Structural integrity analysis of embedded optical fibres in composite structures

Abstract

The virtues of having sensors in manufactured goods for increased functionality purposes have been well documented. Benefits include sophisticated structures requiring less maintenance and repair, increased safety and reliability, and avoidance of ‘over design’. Though many schemes of sensing are available, these so-called ‘smart’ products in the near future, will increasingly rely on the optical fibres (OF) principles because of numerous inherent advantages. Optical fibres are small, lightweight, possess geometrical flexibility, Electromagnetic interference (EMI) immunity, operate over a wide range of environmental conditions, and can be configured to respond to many physical parameters.

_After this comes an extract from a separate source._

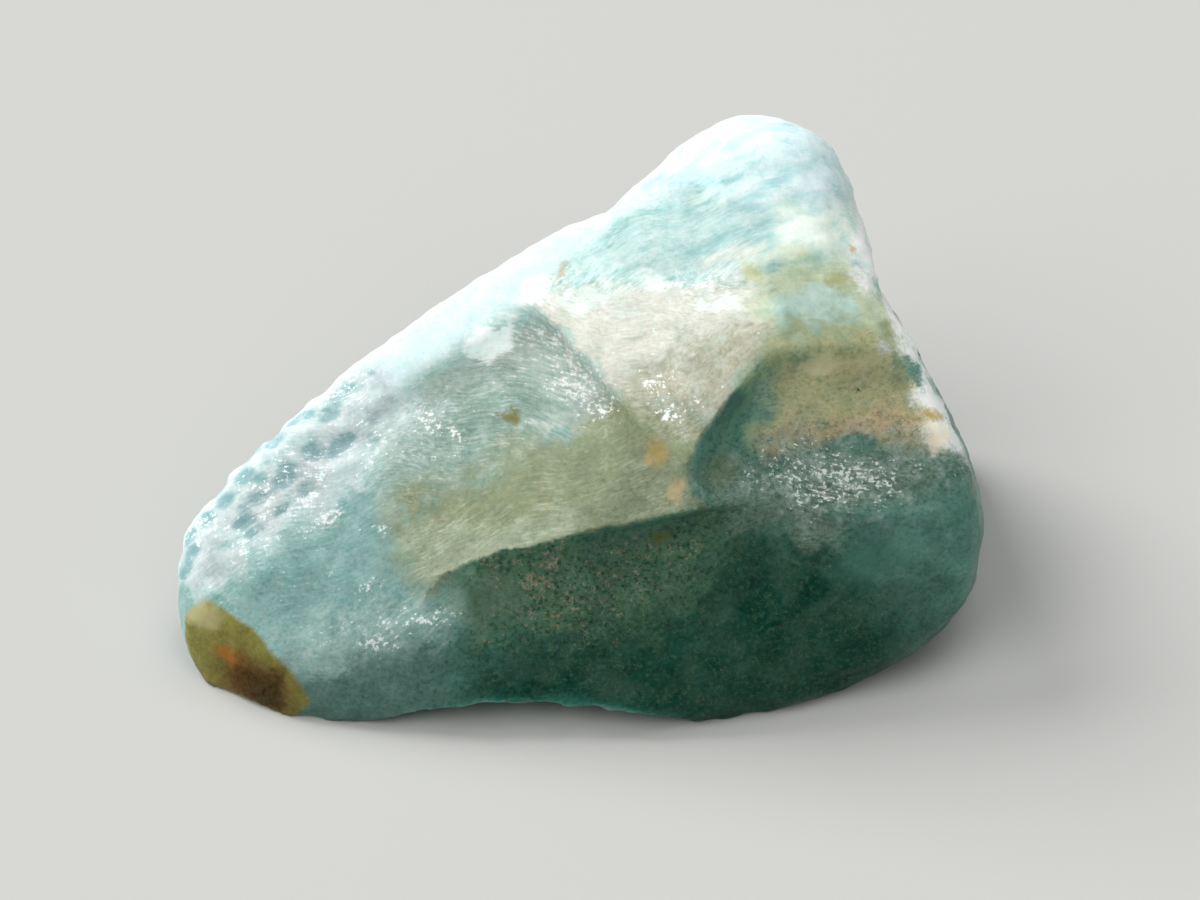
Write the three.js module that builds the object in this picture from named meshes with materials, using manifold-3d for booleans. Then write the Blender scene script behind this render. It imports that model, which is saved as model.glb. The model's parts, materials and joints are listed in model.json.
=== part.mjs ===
// Rough grandidierite crystal, a waterworn pebble of gem rough lying on its flattest side.
// Millimetres, +Z up, +X along the pebble towards its fat end, -Y the worn front.
//
// The body is a polyhedron with blunted edges, measured out from a point inside it. A knob stands
// on its crest, broken chips are cut away with crisp rims, and the underside is worn flat.

import * as THREE from "three";
import { ConvexGeometry } from "three/addons/geometries/ConvexGeometry.js";
import { mergeVertices } from "three/addons/utils/BufferGeometryUtils.js";
import Module from "manifold-3d";

const wasm = await Module();
wasm.setup();

// A block is its heart and the faces around it, each [bearing from +X towards +Y, tilt above level,
// distance from the heart]. Crispness is how little the edges between the faces are rounded off,
// and stretch packs more of the mesh into the two long ends.
const wornBody = {
  heart: [0.8, 5, 3.9],
  crispness: 16,
  detail: 14,
  stretch: 1.6,
  faces: {
    creamSlope: [-104.5, 43, 3.08],
    lowerFront: [-98, 27, 3.75],
    toe: [-88.5, -40, 6.62],
    crown: [-75, 70, 4.15],
    oliveSlope: [-72, 46, 4.2],
    rightFront: [-78, 18, 4.25],
    skyline: [-140, 66, 4.3],
    backLeft: [126, 14, 4.17],
    crestBack: [128, 43, 5.16],
    back: [90, 20, 4.5],
    backFoot: [95, -25, 5],
    leftEnd: [-176, 0, 10.42],
    leftTop: [168, 45, 7.93],
    leftFront: [-123, 27, 6.6],
    leftUnder: [-157, -25, 11.7],
    rightEnd: [-14, -8, 8.7],
    rightShoulder: [13, 26, 6.95],
    rightUnder: [-52, -43, 7.3],
    underneath: [0, -90, 4.35],
  },
};

// The knob stands on three lumps buried in the body, and its skin is drawn straight down over them.
const knobLumps = {
  knob: { centre: [3.95, 9.05, 8.1], radii: [2.2, 1.8, 1.85] },
  crownRoot: { centre: [3.4, 6.4, 6.88], radii: [3.4, 2.0, 1.5] },
  crestRoot: { centre: [1.5, 7.6, 7.3], radii: [1.5, 1.5, 1.5] },
  backRoot: { centre: [3.2, 6.9, 4.2], radii: [4.2, 3.1, 3.2] },
};

// Chips are blocks too. They stand mostly outside the stone, and the walls and floor that reach
// into it are the fresh surfaces that they leave.
const chips = {
  crestRecess: {
    heart: [-2.2, 3.2, 7.8],
    crispness: 9,
    faces: {
      floor: [77, -51, 1.8],
      ridgeWall: [119, 20, 1.22],
      creamWall: [33, 26, 1.82],
      outside: [-102, 53, 3],
      openLeft: [180, -20, 5],
      openBelow: [-95, -40, 5],
    },
  },
  windowScoop: {
    heart: [5.25, 2.1, 7.5],
    crispness: 9,
    faces: {
      floor: [104, -46, 1.95],
      creamWall: [151, 26, 1.78],
      leftWall: [-167, -2, 3.1],
      upperWall: [98, 12, 2.1],
      openRight: [5, -15, 4.2],
      lowerRim: [-90, -45, 2.3],
      outside: [-76, 46, 3],
    },
  },
  lowerScoop: {
    heart: [0.5, 0.2, 4.2],
    crispness: 12,
    faces: {
      floor: [90, -30, 1.3],
      ledgeWall: [104, 38, 1.16],
      outside: [-90, 33, 3],
      openLeft: [180, 0, 5],
      openRight: [0, -20, 6],
      openBelow: [-90, -55, 5.5],
    },
  },
  backScoop: {
    heart: [-5.4, 9.9, 4.9],
    crispness: 3,
    faces: {
      floor: [-54, -14, 4.45],
      outside: [126, 14, 2],
      leftWall: [-144, 0, 3.9],
      rightWall: [36, 0, 3.5],
      upperWall: [-54, 76, 2.9],
      lowerWall: [126, -76, 3.2],
    },
  },
};
const chipDetail = 13;

// Flat breaks, each a point on the break and the [bearing, tilt] that it faces.
const flatBreaks = {
  stainedFace: { point: [-7.47, 0.89, 1.36], facing: [-118, 13] },
  rightBevel: { point: [7.12, 5.32, 7.05], facing: [-23, 44] },
  backBreak: { point: [3.6, 9.95, 3.2], facing: [104, -8] },
  restingFace: { point: [0, 0, 0], facing: [0, -90] },
};

const footArch = { centre: [-1.2, -0.6, -1], radii: [4.8, 1.9, 1.85] };

const lumpDetail = 7;
const slabWidth = 60;
const slabDepth = 20;

const stoneLook = { color: 0x7fa7a0, roughness: 0.35, metalness: 0 };

function direction(bearing, tilt) {
  const b = THREE.MathUtils.degToRad(bearing);
  const t = THREE.MathUtils.degToRad(tilt);
  return new THREE.Vector3(Math.cos(b) * Math.cos(t), Math.sin(b) * Math.cos(t), Math.sin(t));
}

// A closed mesh that keeps only its positions, so that neighbouring triangles share their corners.
function merged(mesh) {
  mesh.deleteAttribute("normal");
  mesh.deleteAttribute("uv");
  return mergeVertices(mesh, 1e-4);
}

function solidOf(mesh) {
  const vertProperties = mesh.attributes.position.array;
  const triVerts = new Uint32Array(mesh.index.array);
  return new wasm.Manifold(new wasm.Mesh({ numProp: 3, vertProperties, triVerts }));
}

// Each point of a ball is pushed along its own ray until the summed pull of the faces reaches one.
function bluntedBlock({ heart, faces, crispness, detail = chipDetail, stretch = 1 }) {
  const mesh = merged(new THREE.IcosahedronGeometry(1, detail));
  const planes = Object.values(faces).map(([b, t, distance]) => direction(b, t).divideScalar(distance));
  const points = mesh.attributes.position;
  const ray = new THREE.Vector3();
  for (let i = 0; i < points.count; i++) {
    ray.fromBufferAttribute(points, i);
    ray.x *= stretch;
    ray.normalize();
    let pull = 0;
    for (const plane of planes) pull += Math.max(0, plane.dot(ray)) ** crispness;
    ray.multiplyScalar(pull ** (-1 / crispness));
    points.setXYZ(i, heart[0] + ray.x, heart[1] + ray.y, heart[2] + ray.z);
  }
  return solidOf(mesh);
}

function lump({ centre, radii }) {
  return merged(new THREE.IcosahedronGeometry(1, lumpDetail))
    .scale(...radii)
    .translate(...centre);
}

function cornersOf(mesh) {
  const points = mesh.attributes.position;
  return Array.from({ length: points.count }, (_, i) => new THREE.Vector3().fromBufferAttribute(points, i));
}

function drawnOver(lumps) {
  return solidOf(merged(new ConvexGeometry(lumps.flatMap((one) => cornersOf(lump(one))))));
}

// Everything beyond a plane, as a slab wide enough to cover the stone.
function beyond({ point, facing }) {
  const up = new THREE.Vector3(0, 0, 1);
  const turn = new THREE.Quaternion().setFromUnitVectors(up, direction(...facing));
  const slab = merged(new THREE.BoxGeometry(slabWidth, slabWidth, slabDepth))
    .translate(0, 0, slabDepth / 2)
    .applyQuaternion(turn)
    .translate(...point);
  return solidOf(slab);
}

// The pebble stands with the middle of its footprint's box on the Z axis.
function centredGeometry(solid) {
  const { vertProperties, triVerts } = solid.getMesh();
  const geometry = new THREE.BufferGeometry();
  geometry.setAttribute("position", new THREE.BufferAttribute(vertProperties, 3));
  geometry.setIndex(new THREE.BufferAttribute(triVerts, 1));
  geometry.computeBoundingBox();
  const middle = geometry.boundingBox.getCenter(new THREE.Vector3());
  return geometry.translate(-middle.x, -middle.y, 0);
}

let stone = bluntedBlock(wornBody).add(drawnOver(Object.values(knobLumps)));
for (const chip of Object.values(chips)) stone = stone.subtract(bluntedBlock(chip));
stone = stone.subtract(solidOf(lump(footArch)));
for (const flatBreak of Object.values(flatBreaks)) stone = stone.subtract(beyond(flatBreak));

const crystal = new THREE.Mesh(centredGeometry(stone), new THREE.MeshStandardMaterial(stoneLook));
crystal.name = "grandidierite_crystal";

const group = new THREE.Group();
group.add(crystal);

export default group;
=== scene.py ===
import bpy
import json
import math
import numpy as np
from mathutils import Matrix, Vector, noise

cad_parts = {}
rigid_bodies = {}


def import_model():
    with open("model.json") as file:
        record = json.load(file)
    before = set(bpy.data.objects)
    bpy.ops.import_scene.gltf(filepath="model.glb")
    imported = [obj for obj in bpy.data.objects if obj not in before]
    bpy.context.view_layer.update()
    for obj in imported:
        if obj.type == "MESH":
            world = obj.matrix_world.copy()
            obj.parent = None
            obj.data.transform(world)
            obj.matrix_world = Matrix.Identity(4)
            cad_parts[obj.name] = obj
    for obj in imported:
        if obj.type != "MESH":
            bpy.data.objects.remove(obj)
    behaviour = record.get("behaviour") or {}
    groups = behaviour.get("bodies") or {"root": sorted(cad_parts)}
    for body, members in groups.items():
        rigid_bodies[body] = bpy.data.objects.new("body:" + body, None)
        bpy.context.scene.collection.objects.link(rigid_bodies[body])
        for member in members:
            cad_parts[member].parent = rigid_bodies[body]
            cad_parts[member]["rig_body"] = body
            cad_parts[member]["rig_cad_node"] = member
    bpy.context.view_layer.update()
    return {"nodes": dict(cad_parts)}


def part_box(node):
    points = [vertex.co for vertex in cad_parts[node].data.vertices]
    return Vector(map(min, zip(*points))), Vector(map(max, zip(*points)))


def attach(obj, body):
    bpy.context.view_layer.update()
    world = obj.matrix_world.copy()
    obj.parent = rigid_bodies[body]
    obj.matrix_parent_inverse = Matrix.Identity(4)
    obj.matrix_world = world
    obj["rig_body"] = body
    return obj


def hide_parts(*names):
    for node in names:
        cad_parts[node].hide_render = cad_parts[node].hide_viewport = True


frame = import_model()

# A piece of grandidierite gem rough: a cloudy blue-green crystal, worn by a river and chipped, with a cream
# skin. Everything is in metres in the CAD's frame; the stone itself is worked in millimetres, because its grain
# is fine.

cadNode = "grandidierite_crystal"
low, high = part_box(cadNode)
size = high - low


def inBox(across, back, up):  # a place inside the crystal's box, as shares of its three sides
    return Vector((low.x + size.x * across, low.y + size.y * back, low.z + size.z * up))


def linear(code):  # sRGB hex to the linear colour Blender works in
    parts = [int(code[i:i + 2], 16) / 255 for i in (1, 3, 5)]
    return tuple(p / 12.92 if p <= 0.04045 else ((p + 0.055) / 1.055) ** 2.4 for p in parts) + (1.0,)


def towards(bearing, tilt):  # a direction from its compass bearing and its tilt above the horizon
    b, t = math.radians(bearing), math.radians(tilt)
    return Vector((math.cos(b) * math.cos(t), math.sin(b) * math.cos(t), math.sin(t)))


def axes(bearing, tilt, roll=0):  # the axes of a face that looks that way, right, up and out, rolled on it
    out = towards(bearing, tilt)
    right = Vector((-math.sin(math.radians(bearing)), math.cos(math.radians(bearing)), 0))
    return Matrix((right, out.cross(right), out)).transposed() @ Matrix.Rotation(math.radians(roll), 3, "Z")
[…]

This paper will report on the suitability of embedding OF in commonly used carbon-fibre composites. These panels will be designed, manufactured and tested for the effects of typical fibre-optic geometrical and physical parameters such as types of fibre coating polymers, fibre diameter and fibre distribution. Corroboration of these test results with finite element (FE) results will be shown. Based on tensile and compression tests on OF-embedded composites, it is shown that significant deterioration on strength is observed beyond a certain OF density level. This paper will focus on the macroscopic effect of having optical fibres in composites from a structural integrity point of view. To this end, an exposition on the theoretical considerations using continuum mechanics and energy principles is provided.